Nous eûmes également droit à plusieurs visites de la ville. La visite de l’abondante Philadelphie juive, que je choisis, l’histoire de la présence engagée des Juifs auprès des pères fondateurs de la nation américaine fut fort instructive, comme de découvrir que, malgré le 1er amendement de la Constitution américaine pour la garantie totale de la liberté religieuse, malgré la place de choix que les Juifs jouèrent alors dans la guerre contre l’Angleterre et dans la construction de la nation américaine, il leur fallut cent ans pour être pleinement acceptés par l’opinion. Le statut de minorité reconnue n’est jamais facile et est toujours long à gagner. Il faut donner des gages, et dans la durée.

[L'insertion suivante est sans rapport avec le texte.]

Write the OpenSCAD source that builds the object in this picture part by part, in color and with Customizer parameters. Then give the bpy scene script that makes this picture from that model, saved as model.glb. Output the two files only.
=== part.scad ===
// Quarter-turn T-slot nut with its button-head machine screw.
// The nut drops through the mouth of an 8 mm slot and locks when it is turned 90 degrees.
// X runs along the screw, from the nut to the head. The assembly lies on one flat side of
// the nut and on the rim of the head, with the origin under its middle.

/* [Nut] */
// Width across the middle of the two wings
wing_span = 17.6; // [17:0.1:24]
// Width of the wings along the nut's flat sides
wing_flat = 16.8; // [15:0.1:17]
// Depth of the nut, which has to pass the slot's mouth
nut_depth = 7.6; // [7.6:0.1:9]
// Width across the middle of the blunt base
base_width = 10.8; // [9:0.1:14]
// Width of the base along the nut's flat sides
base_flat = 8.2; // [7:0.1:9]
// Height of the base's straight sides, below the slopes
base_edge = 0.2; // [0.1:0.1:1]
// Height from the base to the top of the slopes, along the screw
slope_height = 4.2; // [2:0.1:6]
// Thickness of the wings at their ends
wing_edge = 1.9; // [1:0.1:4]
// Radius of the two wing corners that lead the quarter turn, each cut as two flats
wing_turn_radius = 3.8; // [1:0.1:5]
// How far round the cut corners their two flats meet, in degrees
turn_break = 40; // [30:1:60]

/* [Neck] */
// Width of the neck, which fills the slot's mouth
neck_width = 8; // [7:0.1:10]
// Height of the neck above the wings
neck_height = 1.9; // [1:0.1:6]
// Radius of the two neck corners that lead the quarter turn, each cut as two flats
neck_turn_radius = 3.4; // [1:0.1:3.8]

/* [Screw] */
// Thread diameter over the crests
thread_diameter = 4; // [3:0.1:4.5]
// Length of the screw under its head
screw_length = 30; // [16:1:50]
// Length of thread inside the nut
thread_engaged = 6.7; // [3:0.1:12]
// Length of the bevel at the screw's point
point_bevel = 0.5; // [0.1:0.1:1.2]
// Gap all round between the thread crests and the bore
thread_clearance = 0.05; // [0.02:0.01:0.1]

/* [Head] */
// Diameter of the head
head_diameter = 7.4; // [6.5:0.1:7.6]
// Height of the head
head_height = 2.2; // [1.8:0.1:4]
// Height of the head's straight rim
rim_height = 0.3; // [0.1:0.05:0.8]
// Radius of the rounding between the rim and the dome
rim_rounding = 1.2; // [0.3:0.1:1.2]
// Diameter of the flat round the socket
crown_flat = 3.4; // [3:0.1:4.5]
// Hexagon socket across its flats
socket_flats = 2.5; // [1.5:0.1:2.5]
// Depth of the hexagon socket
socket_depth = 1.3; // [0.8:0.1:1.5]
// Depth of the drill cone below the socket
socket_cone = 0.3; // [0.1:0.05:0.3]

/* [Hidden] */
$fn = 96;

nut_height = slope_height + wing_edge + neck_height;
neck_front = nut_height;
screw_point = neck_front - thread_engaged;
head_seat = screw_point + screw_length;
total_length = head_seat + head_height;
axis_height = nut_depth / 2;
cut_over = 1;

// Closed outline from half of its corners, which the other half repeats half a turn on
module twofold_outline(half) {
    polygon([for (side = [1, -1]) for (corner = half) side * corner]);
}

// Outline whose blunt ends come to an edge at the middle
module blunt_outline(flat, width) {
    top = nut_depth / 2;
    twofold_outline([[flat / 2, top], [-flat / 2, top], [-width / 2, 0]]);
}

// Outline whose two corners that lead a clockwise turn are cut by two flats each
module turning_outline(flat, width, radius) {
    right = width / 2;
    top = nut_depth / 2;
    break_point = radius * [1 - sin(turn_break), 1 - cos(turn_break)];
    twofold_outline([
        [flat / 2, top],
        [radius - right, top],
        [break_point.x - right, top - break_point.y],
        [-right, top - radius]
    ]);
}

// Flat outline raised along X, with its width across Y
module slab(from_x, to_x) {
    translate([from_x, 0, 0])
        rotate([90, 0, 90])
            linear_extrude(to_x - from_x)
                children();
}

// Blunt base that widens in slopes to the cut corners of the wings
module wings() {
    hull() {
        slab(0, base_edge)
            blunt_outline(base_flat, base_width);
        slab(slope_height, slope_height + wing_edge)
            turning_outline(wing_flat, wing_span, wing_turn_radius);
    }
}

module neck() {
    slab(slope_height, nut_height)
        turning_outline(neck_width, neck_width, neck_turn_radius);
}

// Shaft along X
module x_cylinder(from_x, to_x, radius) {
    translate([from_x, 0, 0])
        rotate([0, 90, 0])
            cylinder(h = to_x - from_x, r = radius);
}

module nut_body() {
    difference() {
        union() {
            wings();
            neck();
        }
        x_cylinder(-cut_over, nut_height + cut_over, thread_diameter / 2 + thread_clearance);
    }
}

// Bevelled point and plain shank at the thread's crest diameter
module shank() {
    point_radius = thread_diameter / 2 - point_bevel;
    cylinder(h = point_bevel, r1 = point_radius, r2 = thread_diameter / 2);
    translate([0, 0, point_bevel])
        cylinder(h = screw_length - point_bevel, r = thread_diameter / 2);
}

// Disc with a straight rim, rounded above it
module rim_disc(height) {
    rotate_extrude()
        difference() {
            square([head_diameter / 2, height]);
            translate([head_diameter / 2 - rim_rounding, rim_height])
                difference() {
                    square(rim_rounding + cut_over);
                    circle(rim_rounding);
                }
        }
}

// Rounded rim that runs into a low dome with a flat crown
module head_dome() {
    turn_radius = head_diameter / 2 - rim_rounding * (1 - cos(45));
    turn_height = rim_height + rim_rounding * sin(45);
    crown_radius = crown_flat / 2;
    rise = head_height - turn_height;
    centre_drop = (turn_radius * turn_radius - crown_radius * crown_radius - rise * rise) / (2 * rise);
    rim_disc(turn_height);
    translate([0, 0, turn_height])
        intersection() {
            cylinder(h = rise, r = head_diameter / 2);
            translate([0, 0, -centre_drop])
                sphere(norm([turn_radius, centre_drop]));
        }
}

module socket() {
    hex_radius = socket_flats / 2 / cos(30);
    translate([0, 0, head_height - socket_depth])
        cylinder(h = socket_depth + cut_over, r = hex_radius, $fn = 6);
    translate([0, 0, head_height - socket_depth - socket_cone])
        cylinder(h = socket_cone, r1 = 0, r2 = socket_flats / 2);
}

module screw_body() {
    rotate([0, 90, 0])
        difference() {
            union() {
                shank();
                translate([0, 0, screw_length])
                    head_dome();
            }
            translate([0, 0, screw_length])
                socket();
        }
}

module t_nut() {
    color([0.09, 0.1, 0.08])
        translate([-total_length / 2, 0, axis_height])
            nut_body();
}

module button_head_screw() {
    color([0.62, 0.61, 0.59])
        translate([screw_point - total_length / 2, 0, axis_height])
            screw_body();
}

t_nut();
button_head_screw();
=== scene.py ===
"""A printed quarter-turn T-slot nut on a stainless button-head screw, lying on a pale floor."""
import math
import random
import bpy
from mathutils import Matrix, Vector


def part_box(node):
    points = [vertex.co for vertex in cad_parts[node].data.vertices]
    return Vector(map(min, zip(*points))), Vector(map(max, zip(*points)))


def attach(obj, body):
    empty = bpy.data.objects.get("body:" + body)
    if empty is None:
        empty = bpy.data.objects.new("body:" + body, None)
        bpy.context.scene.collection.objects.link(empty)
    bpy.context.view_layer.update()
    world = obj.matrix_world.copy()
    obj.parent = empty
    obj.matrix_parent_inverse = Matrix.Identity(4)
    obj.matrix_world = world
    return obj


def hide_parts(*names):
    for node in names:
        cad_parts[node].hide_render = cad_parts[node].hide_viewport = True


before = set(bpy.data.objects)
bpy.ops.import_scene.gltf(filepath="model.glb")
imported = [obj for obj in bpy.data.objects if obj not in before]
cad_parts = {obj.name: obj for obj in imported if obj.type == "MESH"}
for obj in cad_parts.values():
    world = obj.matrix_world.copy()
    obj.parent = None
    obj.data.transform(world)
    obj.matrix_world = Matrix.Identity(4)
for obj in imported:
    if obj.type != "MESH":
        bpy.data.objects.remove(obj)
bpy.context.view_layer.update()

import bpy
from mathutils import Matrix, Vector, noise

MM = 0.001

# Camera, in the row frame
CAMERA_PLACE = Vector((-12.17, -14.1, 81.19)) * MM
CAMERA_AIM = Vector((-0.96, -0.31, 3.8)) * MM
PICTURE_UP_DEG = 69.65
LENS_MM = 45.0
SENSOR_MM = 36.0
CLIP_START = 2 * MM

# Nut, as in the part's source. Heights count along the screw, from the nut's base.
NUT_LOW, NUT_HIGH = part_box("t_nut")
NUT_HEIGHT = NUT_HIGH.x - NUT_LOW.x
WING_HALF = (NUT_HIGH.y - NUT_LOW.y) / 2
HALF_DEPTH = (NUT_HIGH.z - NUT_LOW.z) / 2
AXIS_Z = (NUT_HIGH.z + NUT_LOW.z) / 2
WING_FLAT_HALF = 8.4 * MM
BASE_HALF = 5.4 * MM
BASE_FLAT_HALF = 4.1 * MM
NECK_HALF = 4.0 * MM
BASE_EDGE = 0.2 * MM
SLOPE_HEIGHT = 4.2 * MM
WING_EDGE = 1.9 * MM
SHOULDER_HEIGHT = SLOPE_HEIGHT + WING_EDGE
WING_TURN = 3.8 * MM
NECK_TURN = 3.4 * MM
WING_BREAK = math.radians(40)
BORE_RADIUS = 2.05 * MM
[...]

Des films furent projetés. L’un d’eux fut consacré à la visite, en Pologne, de rescapés de la Shoah sauvés par une famille polonaise qui sera distinguée lors de ce voyage comme “Juste parmi les nations”. Ce film raconte comment le père israélien dut déployer des trésors d’énergie et de persuasion pour que ses fils, élevés en yeshiva et devenus très religieux, désireux de tirer un trait sur ce passé funeste, finissent par accepter le principe d’un retour sur ce sol au souvenir maudit et acceptent de tendre la main à l’autre, pourtant a priori nimbé dans une suspicion d’antisémitisme éternel.

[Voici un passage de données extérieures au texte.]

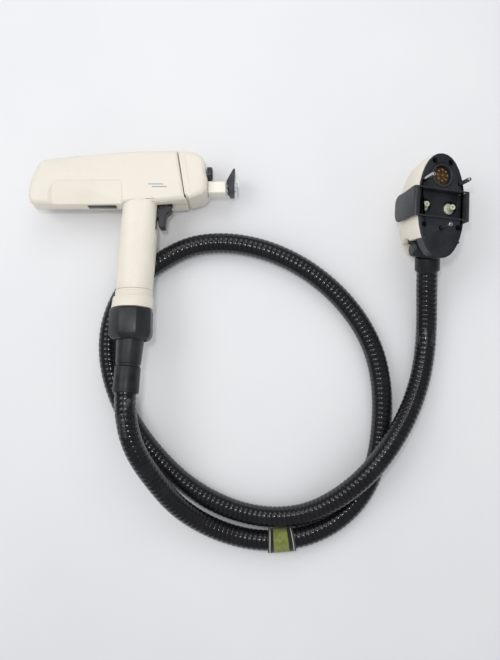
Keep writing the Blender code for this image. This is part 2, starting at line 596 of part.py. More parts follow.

Cette rencontre avec l’autre vaut admonestation à ne pas se laisser enfermer dans les préjugés. Grande leçon de pacification, alors même que ces familles venaient désormais d’horizons culturels, économiques, religieux et politiques, antinomiques.

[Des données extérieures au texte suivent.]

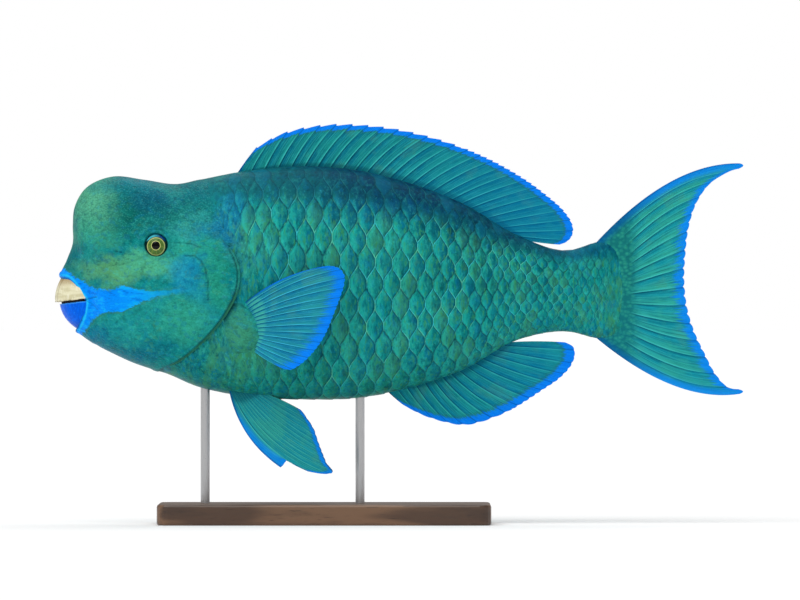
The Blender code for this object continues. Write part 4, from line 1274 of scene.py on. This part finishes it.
MARGINS = {
    # lobes between two rays, share of a saw tooth in their form, power of the root's thickness
    "dorsal_fin": (1, 1.0, 6),
    "anal_fin": (1, 0.35, 6),
    "caudal_fin": (2, 0.0, 4),
    "pectoral_fin": (2, 0.0, 6),
    "pelvic_fin": (2, 0.2, 6),
}
COLUMNS_A_RAY = 12
FIN_ROWS = 36
MEMBRANE = 0.5
RAY_HALF = 0.13
FORK = 0.16
EVEN_BOW = 0.5
LATE_BOW = 0.64
PELVIC_CLEFT = 11.0
PECTORAL_SUNK = 7.0 * MM
PECTORAL_SPREAD = math.tan(math.radians(20))
PELVIC_APART = 13.0 * MM
PELVIC_SPREAD = math.tan(math.radians(16))


def margin_notch(kind, across):
    """How far the margin falls short of the rim line: round lobes, or teeth like a saw's."""
    lobes, saw, _ = MARGINS[kind]
    if FINS[kind].crowd:
        lobes = np.where(across > 0.5 * across[-1], 2 * lobes, lobes)
    place = (across * lobes) % 1.0
    round_lobe = 1 - np.sin(math.pi * place) ** 0.7
    tooth = np.where(place < 0.10, place / 0.10, (1 - place) / 0.90)
    notch = FINS[kind].notch * MM * (saw * tooth + (1 - saw) * round_lobe)
    if kind == "pelvic_fin":
        notch = np.maximum(notch, PELVIC_CLEFT * MM * (1 - np.abs(across - 0.25) / 0.25))
    return notch


def fin_net(shape, across, along, notch):
    """Side-view points of the fin's net, and how far each lies beyond the root."""
    share = across / (shape.rays - 1)
    share = share * (1 + shape.crowd * (1 - share))
    root = spline(shape.root, share)
    if len(shape.rim) == shape.rays:
        tip = hermite(np.arange(shape.rays), shape.rim, across)
    else:
        tip = spline(shape.rim, share)
    way = tip - root
    length = np.linalg.norm(way, axis=1, keepdims=True)
    start = root - way / length * shape.sink * MM
    tip = tip - way / length * notch[:, None]
    lead, middle, trail = shape.bows
    bow = (1 - share) ** 2 * lead + 2 * share * (1 - share) * middle + share**2 * trail
    late = LATE_BOW if shape is FINS["caudal_fin"] else EVEN_BOW
    control = start + (tip - start) * late + np.stack(
        [-way[:, 1], way[:, 0]], axis=1) * bow[:, None] * 2
    a = along[None, :, None]
    points = (1 - a) ** 2 * start[:, None] + 2 * a * (1 - a) * control[:, None] + a**2 * tip[:, None]
    reach = np.sum((points - root[:, None]) * (way / length)[:, None], axis=2)
    return points, reach, root


def stand_off(kind, points, reach, root):
    """How far each point of a fin lies from the body's middle plane, on the left."""
    if kind == "pectoral_fin":
        flank = np.array([look_up(BODY, *find(*place))[1] for place in root])[:, None]
        sunk = PECTORAL_SUNK * (1 - ramp(reach, -5.0 * MM, 14.0 * MM))
        return flank + sunk - np.maximum(reach, 0) * PECTORAL_SPREAD
    if kind == "pelvic_fin":
        return -PELVIC_APART - (FINS[kind].root[0][1] - points[..., 1]) * PELVIC_SPREAD
    return np.zeros(points.shape[:2])


def thickness(shape, swell, across, along):
    """The sheet's thickness in mm: thick at the root, thin at the rim, ridged on each ray."""
    between = across % 1.0
    from_ray = np.minimum(between, 1 - between)[:, None]
    ridge = bell(from_ray - FORK * ramp(along, 0.45, 0.95)[None, :], RAY_HALF)
    return MEMBRANE * (1 - 0.4 * along) + shape.ridge * ridge * ramp(along, 0, 0.18) * (
        1 - 0.80 * along) + (shape.thick - MEMBRANE) * (1 - along) ** swell


def make_fin(name, kind, side):
    """One fin as a closed sheet. side is 1 on the left and middle, and -1 on the right."""
    shape = FINS[kind]
    across = np.linspace(0, shape.rays - 1, (shape.rays - 1) * COLUMNS_A_RAY + 1)
    along = np.linspace(0, 1, FIN_ROWS) ** 0.85
    notch = margin_notch(kind, across) * (1 + shape.crowd * (1 - 2 * across / across[-1]))
    if shape.crowd:
        notch = notch * (1 - 0.75 * ramp(across / across[-1], 0.80, 1.0))
    points, reach, root = fin_net(shape, across, along, notch)
    y = stand_off(kind, points, reach, root) * side
    fin, i, j = net(name, np.stack(in_frame(points[..., 0], points[..., 1], y), axis=-1))
    most = shape.thick + shape.ridge
    group = fin.vertex_groups.new(name="thickness")
    shares = thickness(shape, MARGINS[kind][2], across, along) / most
    for k, weight in enumerate(shares[i, j].tolist()):
        group.add([k], weight, "REPLACE")
    fin.data.uv_layers[0].name = "rays"
    keep_map(fin, "rays", np.stack([across[i], along[j]], axis=1))
    keep_value(fin, "share", (across / (shape.rays - 1))[i])
    keep_value(fin, "margin", (np.linalg.norm(points - points[:, -1:], axis=2))[i, j])
    apply(fin, "SOLIDIFY", thickness=most * MM, offset=0.0, vertex_group=group.name)
    fin.vertex_groups.clear()
    tidy(fin, 70, 1e-7)
    return fin


print(len(FINS), "fin forms, with", sum(shape.rays for shape in FINS.values()), "rays")


# %% [markdown]
# ## The look of a fin
#
# Between the rays the membrane is blue-green, with painted shade beside each ray. Each ray has
# thin pale lines of painted highlight, which split in two towards the rim, and a bright blue band
# edges the fin.
# The tones and the width of that band differ from fin to fin, so they are given to one recipe.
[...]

Bonheur également d’écouter des Musulmans des États-Unis, ou du Pakistan, expliquer leur engagement et leur volonté de s’inscrire dans cette expérience de l’amour de l’autre, de travailler sur la Shoah et de chercher à la faire comprendre dans leurs environnements respectifs.
Après des moments matinaux de méditation commune, des tables rondes ont été proposées aux participants. Quel dommage d’avoir dû choisir, tant il aurait fallu assister à toutes ! Ces trois journées furent de véritables travaux pratiques de l’amitié et de la réconciliation définitives.
De retour à Paris, confronté au pire, aux nouveaux attentats en Europe, à l’assassinat de vivants anonymes, puis du Père Hamel, je compris que je venais de vivre là-bas, entouré de tant de grandes âmes, un moment messianique, de ceux dont parlent les prophètes d’Israël.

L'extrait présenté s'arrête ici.